There are about 30,000 hexes in the bright section of this map

There are about 30,000 hexagon nodes shown on this particular landscape, in just that light-colored section. The scale ended up being much bigger than what we needed. If you take a look at that picture at full scale, and consider that each hexagon is the size of the hexagons you saw in the video, you'll realize how big that map is.

I spent about a week learning to use World Machine, and at the same time I tried learning some color theory and tried bringing together the palette of the game, starting off with studying the palettes of other games.

I took a close look at other games' palettes to see what I needed to do differently.

I realized that my colors were just a little too bright, too saturated, and too solid. To get the look I wanted, I would have to do shift the colors down and to the left on the color chart.

After a week or two learning to use World Machine, I added its output to the new colors I had picked for Himeko Sutori, and merged all that with this shader I built to simulate changing light:

There are no actual lights on that material.  The lighting, highlights, and shadow colors are all simulated.

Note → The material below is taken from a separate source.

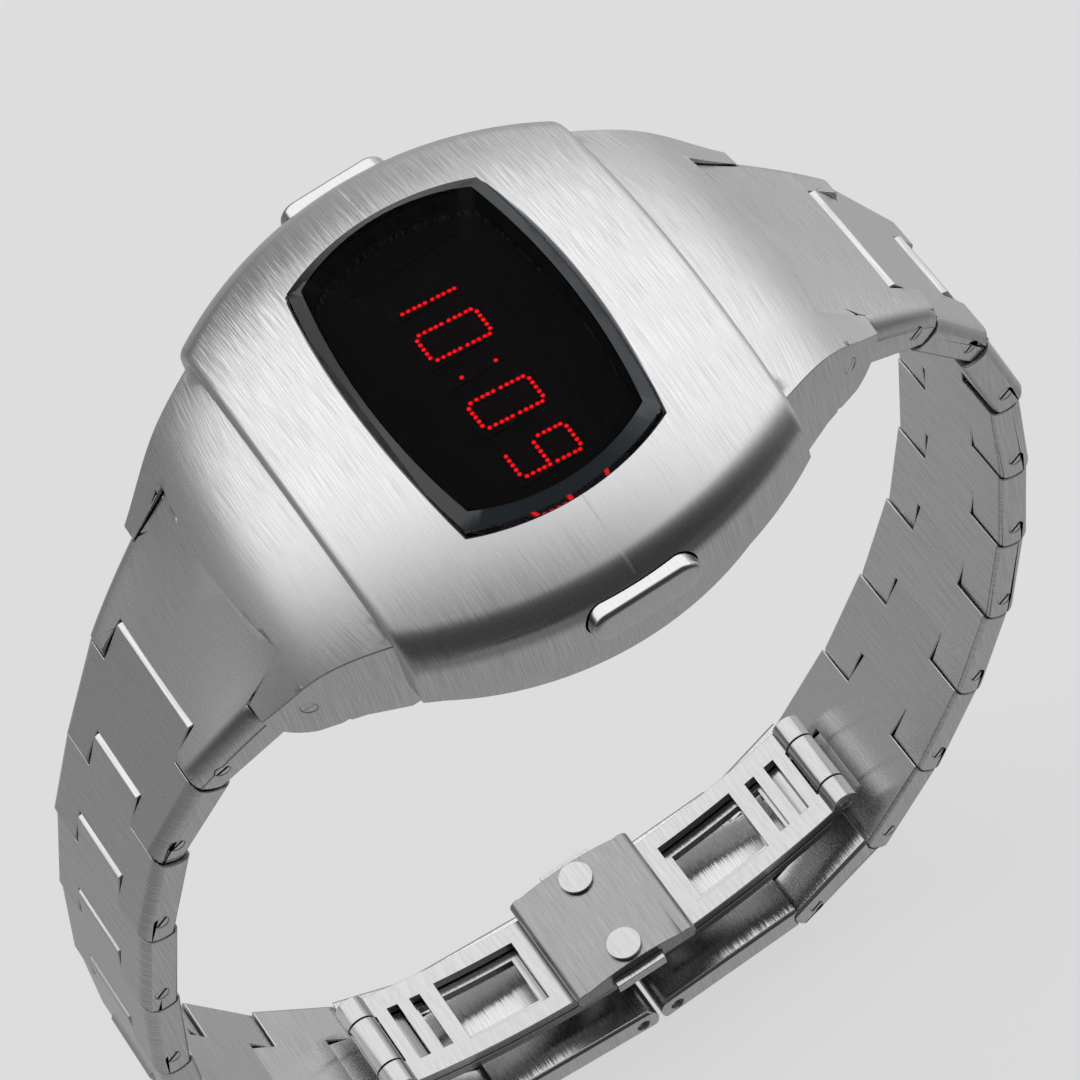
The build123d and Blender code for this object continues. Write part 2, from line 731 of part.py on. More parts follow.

When I put all of that together, I ended up with a world map that looked a lot like this:

I combined the new palette, the day cycle shader, and the World Machine landscape to put together Himeko Sutori's first world map level.

And with all of that in place, it was time to set up the level to be used as a game map:

In order to use the landscape as a game level, I had to place the grid over it.

Then foliage and a water mesh, and we have a world map level for the game.

With this huge update, we are practically feature-complete. We have a few major bugs to work out, a bunch of smaller bugs, and only a few more smaller gameplay systems to include. We're hoping to ship an alpha test with a scaled-down campaign in a couple of months. And we will gladly let you know when that happens.